Once completed, however, the analysts’ evidence is normally extremely compelling, and when corruptors are challenged over the details and why communication took place when it did, it can unravel their defence.
Keeping racing on the right side of the line
Make no mistake, gathering intelligence is a non-stop process, and it helps us to be proactive rather than sitting back and waiting for something to happen that needs to be investigated. You never know which part of the puzzle is going to be the one that finally sets everything in motion.
Every piece of information we receive is logged, assessed, graded and linked where necessary to other pieces of intelligence. Not everyone with valuable information is bound by the rules to assist us, but everyone is invited to submit in strictest confidence anything they think will help keep the sport on the right side of the line.
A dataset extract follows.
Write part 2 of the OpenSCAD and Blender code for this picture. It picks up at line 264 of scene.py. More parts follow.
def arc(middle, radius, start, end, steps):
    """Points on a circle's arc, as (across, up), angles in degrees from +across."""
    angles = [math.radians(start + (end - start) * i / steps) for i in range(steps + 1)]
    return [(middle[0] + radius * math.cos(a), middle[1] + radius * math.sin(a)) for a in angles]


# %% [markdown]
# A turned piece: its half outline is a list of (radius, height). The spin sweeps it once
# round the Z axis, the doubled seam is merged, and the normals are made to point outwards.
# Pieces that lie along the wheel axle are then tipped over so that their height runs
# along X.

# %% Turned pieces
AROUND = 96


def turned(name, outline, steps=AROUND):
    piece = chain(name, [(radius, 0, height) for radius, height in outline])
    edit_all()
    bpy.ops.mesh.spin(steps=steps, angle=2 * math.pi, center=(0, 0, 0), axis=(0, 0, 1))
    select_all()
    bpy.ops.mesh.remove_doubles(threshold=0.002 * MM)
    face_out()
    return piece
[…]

The safest and most secure way to submit information is through Racestraight (https://www.britishhorseracing.com/racestraight/). Log in here (or call on 0800 085 2580) and you can anonymously give details of any wrongdoing you may have seen or heard, on or off the track. This information is passed to our integrity team and processed in the way any other information would be handled.
The Review
The Integrity Review may result in wholesale changes to the way that the department operates, or just minor enhancements – that will be decided off the back of a thorough analysis of the way we operate, with independent oversight from the “Challenge” panel, and we look forward to seeing what we can do better. However, we are also confident that the operation we have been running over the years has been one which is recognised as world-leading in the domain of sports integrity, so we hope we are starting from a pretty decent base.